On the other side of the ledger stood a single, stark fact: I was convinced Latham was the best law firm in the country.
I was fifty-fifty on the decision. My wife tipped the balance.

After graduation, we wrestled our five cats into a cage, loaded it into our Pinto station wagon, and set out for Los Angeles. At the top of Afton Mountain, we stopped and looked back at the valley, not knowing if we’d ever return to this place we had loved so much. And we cried.
Six days later, we arrived in Los Angeles. After a week of arguing with landlords about our cats, I did what I had to do. I committed fraud. I signed a No-Pets lease and we smuggled the cats into an apartment on Gretna Green Way in Santa Monica, three doors down from the courtyard where O. J. Simpson would slash Nicole’s throat and stab Ron Goldman to death nineteen years later.
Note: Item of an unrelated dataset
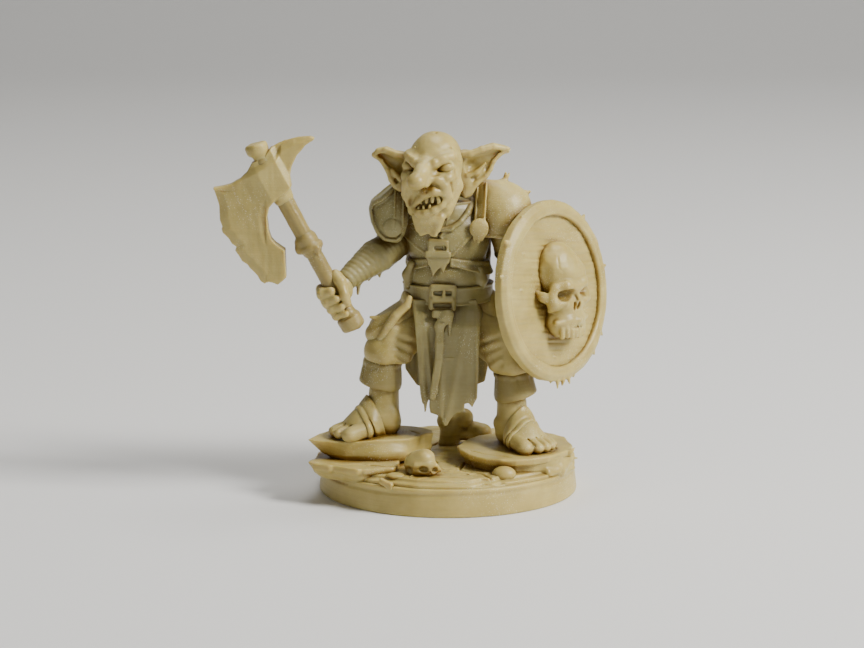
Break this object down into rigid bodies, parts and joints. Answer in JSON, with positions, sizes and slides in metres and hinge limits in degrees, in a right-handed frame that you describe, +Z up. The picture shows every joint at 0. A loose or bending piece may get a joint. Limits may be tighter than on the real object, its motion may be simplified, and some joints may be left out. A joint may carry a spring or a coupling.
{
  "type": "goblin warrior miniature",
  "caption": "Cast-resin tabletop figure of a goblin warrior holding a bearded axe and a round skull-faced shield, standing on a rocky round base.",
  "frame": {"origin": "centre of the round base's underside", "axes": "+Z up, the figure looks along -Y, its shield arm is on +X and its axe arm on -X"},
  "size_m": [0.0482, 0.032, 0.045],
  "materials": {
    "resin_base": "cured cream resin, slightly translucent, with fine print layers",
    "resin_rock": "cured cream resin, slightly translucent, with fine print layers",
    "resin_bone": "cured cream resin, slightly translucent, with fine print layers",
    "resin_skin": "cured cream resin, slightly translucent, with fine print layers",
    "resin_weapon": "cured cream resin, slightly translucent, with fine print layers",
    "resin_armour": "cured cream resin, slightly translucent, with fine print layers",
    "resin_cloth": "cured cream resin, slightly translucent, with fine print layers"
  },
  "bodies": {
    "root": {"axe_collar": "resin_weapon", "axe_haft": "resin_weapon", "axe_head": "resin_weapon", "axe_pommel": "resin_weapon", "axe_top_knob": "resin_weapon", "back_cloth": "resin_cloth", "base_disc": "resin_base", "belt_buckle": "resin_armour", "belt_tail": "resin_cloth", "bones": "resin_bone", "chest_buckle": "resin_armour", "chest_harness": "resin_cloth", "chin_beard": "resin_skin", "eyes": "resin_skin", "flagstone_floor": "resin_rock", "front_cloth_left": "resin_cloth", "front_cloth_right": "resin_cloth", "ground_skull": "resin_bone", "head": "resin_skin", "hips": "resin_cloth", "left_ear": "resin_skin", "left_foot": "resin_skin", "left_foot_rock": "resin_rock", "left_forearm": "resin_skin", "left_hand": "resin_skin", "left_hip_skirt": "resin_cloth", "left_instep_band": "resin_cloth", "left_ledge": "resin_rock", "left_plate_lappet": "resin_armour", "left_rock_step": "resin_rock", "left_shin": "resin_skin", "left_shoulder_plate": "resin_armour", "left_trouser_cuff": "resin_cloth", "left_trouser_leg": "resin_cloth", "left_upper_arm": "resin_skin", "lower_jaw": "resin_skin", "lower_teeth": "resin_bone", "neck": "resin_skin", "neck_collar": "resin_cloth", "nose": "resin_skin", "right_ear": "resin_skin", "right_foot": "resin_skin", "right_foot_rock": "resin_rock", "right_forearm_wrap": "resin_cloth", "right_hand": "resin_skin", "right_hip_skirt": "resin_cloth", "right_instep_band": "resin_cloth", "right_plate_lappet": "resin_armour", "right_shin": "resin_skin", "right_shoulder_plate": "resin_armour", "right_trouser_cuff": "resin_cloth", "right_trouser_leg": "resin_cloth", "right_upper_arm": "resin_skin", "rubble_stones": "resin_rock", "shield_board": "resin_weapon", "shield_grip": "resin_weapon", "shield_rim": "resin_weapon", "shield_skull_emblem": "resin_weapon", "torso": "resin_cloth", "waist_belt": "resin_cloth"}
  },
  "joints": []
}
I went to work at Latham in June. In July, I took the California Bar Exam, the most difficult bar in the country with a failure rate of fifty percent. At that time, no attorney at Latham had ever failed it, and I assumed they would fire me if I washed out.
I entered an auditorium the morning of the exam nervous and overwrought and left three days later, feeling no better.
While we waited anxiously for the results, a paralegal who worked at Latham told me he’d failed the bar exam eight times. At a coffee shop, I met a Harvard Law School graduate who’d failed it twice. As the months dragged on, I met a small army of impressive graduates from good law schools who had failed the exam once or more.

I was on the verge of a nervous breakdown when the bar finally released the results to the press in December. My hands shook when I paid the old guy at the newsstand. I swallowed hard and found the page with the O’s on it.
Back at the apartment, I showed my wife the newspaper. She cheered again, but being eight months’ pregnant, she had the good sense not to jump up and down this time.
I practiced law at Latham for eighteen years. I did okay, and I liked it a lot.
Johnny and The Tonight Show gave me the last shove across the line, but my auburn-haired blind date is the one who called the shot and got it right. She knows me better than I know myself.